↓
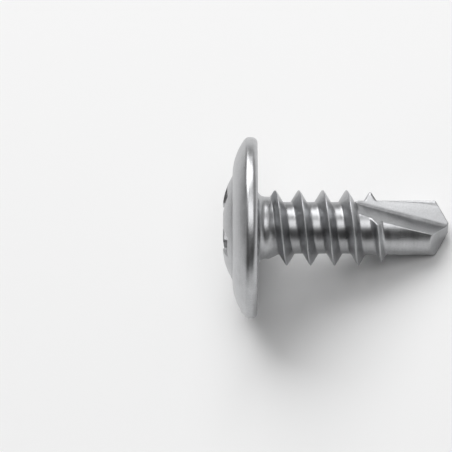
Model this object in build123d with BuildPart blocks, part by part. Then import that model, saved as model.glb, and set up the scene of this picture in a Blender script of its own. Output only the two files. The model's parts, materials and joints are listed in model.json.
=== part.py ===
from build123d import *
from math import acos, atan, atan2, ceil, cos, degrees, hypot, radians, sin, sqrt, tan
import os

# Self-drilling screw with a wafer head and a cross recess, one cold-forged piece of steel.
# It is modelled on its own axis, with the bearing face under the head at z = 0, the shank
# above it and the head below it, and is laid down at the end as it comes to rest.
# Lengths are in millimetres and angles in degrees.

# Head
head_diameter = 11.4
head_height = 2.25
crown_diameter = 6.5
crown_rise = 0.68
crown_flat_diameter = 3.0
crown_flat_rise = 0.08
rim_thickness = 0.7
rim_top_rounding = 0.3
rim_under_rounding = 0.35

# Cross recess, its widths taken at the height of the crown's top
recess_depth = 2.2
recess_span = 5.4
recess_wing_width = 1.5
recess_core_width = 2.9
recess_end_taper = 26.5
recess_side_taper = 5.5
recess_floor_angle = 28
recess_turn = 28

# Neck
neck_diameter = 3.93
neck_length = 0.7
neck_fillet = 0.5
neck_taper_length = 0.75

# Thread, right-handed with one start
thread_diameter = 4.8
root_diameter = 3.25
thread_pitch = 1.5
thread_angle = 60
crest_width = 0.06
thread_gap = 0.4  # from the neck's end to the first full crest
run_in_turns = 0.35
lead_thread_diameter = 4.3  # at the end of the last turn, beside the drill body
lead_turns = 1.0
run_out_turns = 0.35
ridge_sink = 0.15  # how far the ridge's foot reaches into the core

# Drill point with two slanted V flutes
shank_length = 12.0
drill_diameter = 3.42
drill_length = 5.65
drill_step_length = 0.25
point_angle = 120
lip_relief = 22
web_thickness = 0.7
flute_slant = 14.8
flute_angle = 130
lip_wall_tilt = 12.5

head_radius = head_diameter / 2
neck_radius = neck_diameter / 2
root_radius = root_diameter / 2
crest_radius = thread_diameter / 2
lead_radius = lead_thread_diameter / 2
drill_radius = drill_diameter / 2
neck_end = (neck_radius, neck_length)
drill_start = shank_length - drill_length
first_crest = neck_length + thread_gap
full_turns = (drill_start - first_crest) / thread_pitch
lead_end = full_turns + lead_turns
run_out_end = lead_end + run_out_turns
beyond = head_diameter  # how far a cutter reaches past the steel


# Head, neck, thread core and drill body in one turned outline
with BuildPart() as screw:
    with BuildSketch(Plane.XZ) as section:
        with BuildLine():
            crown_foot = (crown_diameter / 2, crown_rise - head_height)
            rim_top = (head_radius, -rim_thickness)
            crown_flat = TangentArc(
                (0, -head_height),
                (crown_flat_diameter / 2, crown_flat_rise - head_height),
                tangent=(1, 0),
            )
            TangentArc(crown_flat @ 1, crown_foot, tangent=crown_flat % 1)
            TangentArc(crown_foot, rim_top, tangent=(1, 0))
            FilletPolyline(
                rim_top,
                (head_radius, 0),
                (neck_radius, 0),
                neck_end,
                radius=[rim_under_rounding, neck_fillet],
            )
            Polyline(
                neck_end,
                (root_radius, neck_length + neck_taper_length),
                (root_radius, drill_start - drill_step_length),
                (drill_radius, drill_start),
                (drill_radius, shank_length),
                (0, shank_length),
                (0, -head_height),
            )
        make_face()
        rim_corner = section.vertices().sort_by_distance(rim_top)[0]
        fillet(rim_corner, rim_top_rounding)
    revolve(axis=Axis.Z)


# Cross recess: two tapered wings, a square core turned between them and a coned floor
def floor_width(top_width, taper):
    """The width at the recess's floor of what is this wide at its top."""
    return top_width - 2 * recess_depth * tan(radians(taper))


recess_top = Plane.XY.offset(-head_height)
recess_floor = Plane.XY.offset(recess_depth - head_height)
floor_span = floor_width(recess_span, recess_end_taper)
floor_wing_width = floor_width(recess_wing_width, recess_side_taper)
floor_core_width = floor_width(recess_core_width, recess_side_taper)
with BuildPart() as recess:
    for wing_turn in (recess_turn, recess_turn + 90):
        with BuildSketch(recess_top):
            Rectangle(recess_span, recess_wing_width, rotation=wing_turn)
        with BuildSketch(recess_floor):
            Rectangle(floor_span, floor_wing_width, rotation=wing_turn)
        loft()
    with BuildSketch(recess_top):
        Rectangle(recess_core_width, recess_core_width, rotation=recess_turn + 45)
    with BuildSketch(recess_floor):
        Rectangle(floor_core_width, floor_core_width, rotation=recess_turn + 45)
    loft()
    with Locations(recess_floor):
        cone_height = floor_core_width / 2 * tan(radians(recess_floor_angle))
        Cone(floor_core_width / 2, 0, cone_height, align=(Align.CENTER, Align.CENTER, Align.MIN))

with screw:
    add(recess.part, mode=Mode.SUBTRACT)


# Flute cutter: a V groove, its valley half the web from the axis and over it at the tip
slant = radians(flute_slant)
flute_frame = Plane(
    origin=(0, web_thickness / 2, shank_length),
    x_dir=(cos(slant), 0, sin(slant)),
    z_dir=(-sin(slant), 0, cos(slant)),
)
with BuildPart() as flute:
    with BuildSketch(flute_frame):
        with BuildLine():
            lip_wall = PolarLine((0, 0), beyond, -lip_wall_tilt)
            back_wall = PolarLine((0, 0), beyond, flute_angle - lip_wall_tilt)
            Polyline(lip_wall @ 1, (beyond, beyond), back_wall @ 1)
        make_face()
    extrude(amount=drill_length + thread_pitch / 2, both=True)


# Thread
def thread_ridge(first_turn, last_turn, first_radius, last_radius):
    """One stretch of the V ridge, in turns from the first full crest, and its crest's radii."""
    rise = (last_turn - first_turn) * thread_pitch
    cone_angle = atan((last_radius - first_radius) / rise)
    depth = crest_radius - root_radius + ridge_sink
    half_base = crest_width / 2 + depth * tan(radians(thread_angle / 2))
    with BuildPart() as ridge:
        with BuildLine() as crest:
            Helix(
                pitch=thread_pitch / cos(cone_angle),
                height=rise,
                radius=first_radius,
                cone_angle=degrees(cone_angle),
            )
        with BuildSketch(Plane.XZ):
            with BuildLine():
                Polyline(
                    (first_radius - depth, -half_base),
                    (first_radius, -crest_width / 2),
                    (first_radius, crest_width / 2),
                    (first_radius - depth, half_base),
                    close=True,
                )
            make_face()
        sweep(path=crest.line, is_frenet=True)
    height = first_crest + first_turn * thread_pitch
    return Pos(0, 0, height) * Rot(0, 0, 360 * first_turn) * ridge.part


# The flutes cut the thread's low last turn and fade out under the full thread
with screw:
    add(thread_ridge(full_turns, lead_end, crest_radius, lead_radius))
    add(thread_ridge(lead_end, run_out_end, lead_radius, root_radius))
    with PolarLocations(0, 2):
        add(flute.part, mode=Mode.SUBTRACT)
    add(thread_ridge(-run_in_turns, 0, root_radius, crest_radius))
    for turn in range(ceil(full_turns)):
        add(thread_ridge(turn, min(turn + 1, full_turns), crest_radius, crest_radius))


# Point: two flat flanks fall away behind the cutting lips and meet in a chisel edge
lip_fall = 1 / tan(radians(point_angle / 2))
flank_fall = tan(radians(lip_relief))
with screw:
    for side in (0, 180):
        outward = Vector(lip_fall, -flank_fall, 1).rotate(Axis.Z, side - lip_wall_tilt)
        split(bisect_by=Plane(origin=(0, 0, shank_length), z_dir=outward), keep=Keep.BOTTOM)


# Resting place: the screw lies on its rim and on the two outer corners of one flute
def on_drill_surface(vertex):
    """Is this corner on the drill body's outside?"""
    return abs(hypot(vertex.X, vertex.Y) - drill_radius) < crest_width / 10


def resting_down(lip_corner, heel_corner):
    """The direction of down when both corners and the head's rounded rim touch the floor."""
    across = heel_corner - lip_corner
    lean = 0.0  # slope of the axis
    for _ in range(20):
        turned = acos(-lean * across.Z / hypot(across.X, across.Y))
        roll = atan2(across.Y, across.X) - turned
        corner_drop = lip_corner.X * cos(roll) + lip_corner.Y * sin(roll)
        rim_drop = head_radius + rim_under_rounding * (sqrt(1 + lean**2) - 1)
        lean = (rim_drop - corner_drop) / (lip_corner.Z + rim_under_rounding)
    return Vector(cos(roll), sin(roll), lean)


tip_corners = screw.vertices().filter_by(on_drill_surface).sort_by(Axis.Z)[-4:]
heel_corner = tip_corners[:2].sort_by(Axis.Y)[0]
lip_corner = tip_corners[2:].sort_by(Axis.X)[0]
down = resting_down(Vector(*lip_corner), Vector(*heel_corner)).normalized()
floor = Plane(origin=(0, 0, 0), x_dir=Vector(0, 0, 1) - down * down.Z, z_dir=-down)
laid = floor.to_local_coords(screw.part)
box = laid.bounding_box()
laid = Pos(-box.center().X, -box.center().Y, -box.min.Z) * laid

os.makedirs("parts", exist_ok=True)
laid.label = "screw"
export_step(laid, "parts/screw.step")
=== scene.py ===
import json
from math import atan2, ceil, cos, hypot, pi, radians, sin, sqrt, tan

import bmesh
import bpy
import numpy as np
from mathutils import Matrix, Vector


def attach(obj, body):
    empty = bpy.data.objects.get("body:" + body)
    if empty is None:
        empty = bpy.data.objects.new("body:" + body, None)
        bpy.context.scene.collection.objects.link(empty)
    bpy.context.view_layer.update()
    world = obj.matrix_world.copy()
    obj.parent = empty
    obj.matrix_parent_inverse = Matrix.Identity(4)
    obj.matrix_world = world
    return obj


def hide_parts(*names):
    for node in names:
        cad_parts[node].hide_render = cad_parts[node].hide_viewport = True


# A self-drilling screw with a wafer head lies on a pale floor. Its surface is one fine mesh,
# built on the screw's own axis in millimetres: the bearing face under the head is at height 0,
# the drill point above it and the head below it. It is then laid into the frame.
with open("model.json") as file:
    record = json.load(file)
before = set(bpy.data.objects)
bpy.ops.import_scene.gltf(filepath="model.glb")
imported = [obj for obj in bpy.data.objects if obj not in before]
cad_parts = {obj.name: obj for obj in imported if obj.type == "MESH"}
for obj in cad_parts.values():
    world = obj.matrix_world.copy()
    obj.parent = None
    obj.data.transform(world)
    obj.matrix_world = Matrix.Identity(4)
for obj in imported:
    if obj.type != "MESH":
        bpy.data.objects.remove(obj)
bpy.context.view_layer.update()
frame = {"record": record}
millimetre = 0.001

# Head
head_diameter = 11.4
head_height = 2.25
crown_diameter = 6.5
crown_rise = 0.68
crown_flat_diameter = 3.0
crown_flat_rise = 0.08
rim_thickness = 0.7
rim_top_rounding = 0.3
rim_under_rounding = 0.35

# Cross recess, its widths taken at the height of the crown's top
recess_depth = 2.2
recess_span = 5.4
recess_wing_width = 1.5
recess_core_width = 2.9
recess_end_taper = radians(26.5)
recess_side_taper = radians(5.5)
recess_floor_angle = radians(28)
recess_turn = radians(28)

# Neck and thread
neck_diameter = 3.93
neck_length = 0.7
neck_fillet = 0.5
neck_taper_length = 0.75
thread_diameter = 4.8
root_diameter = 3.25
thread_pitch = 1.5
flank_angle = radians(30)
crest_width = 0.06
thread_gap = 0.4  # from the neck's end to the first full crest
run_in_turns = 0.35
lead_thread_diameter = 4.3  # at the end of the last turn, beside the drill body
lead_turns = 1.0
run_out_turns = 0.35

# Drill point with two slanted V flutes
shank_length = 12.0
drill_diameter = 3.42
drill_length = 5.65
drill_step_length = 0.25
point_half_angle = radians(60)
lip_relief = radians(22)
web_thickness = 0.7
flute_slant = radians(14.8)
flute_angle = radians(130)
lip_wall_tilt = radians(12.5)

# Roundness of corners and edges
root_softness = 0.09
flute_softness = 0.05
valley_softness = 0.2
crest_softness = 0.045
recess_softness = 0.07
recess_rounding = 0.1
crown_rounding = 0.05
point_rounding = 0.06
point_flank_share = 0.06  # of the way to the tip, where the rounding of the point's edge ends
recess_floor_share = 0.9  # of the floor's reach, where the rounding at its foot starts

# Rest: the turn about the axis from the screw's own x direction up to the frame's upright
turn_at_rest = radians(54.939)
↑
* [REQUIRED WORK]
Print only the lines that run from the start of the listing to the line bearing "recess_turn = 28"; please keep the first line and that last one, exactly as they appear.

* [RESPONSE]
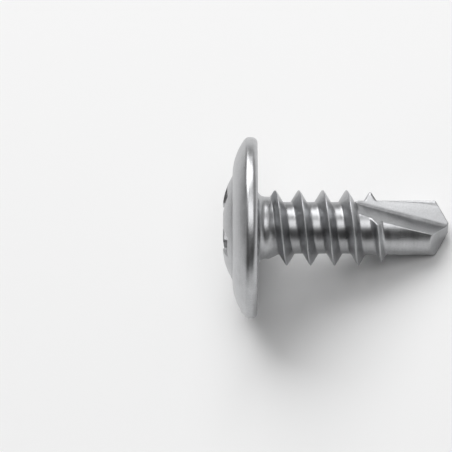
Model this object in build123d with BuildPart blocks, part by part. Then import that model, saved as model.glb, and set up the scene of this picture in a Blender script of its own. Output only the two files. The model's parts, materials and joints are listed in model.json.
=== part.py ===
from build123d import *
from math import acos, atan, atan2, ceil, cos, degrees, hypot, radians, sin, sqrt, tan
import os

# Self-drilling screw with a wafer head and a cross recess, one cold-forged piece of steel.
# It is modelled on its own axis, with the bearing face under the head at z = 0, the shank
# above it and the head below it, and is laid down at the end as it comes to rest.
# Lengths are in millimetres and angles in degrees.

# Head
head_diameter = 11.4
head_height = 2.25
crown_diameter = 6.5
crown_rise = 0.68
crown_flat_diameter = 3.0
crown_flat_rise = 0.08
rim_thickness = 0.7
rim_top_rounding = 0.3
rim_under_rounding = 0.35

# Cross recess, its widths taken at the height of the crown's top
recess_depth = 2.2
recess_span = 5.4
recess_wing_width = 1.5
recess_core_width = 2.9
recess_end_taper = 26.5
recess_side_taper = 5.5
recess_floor_angle = 28
recess_turn = 28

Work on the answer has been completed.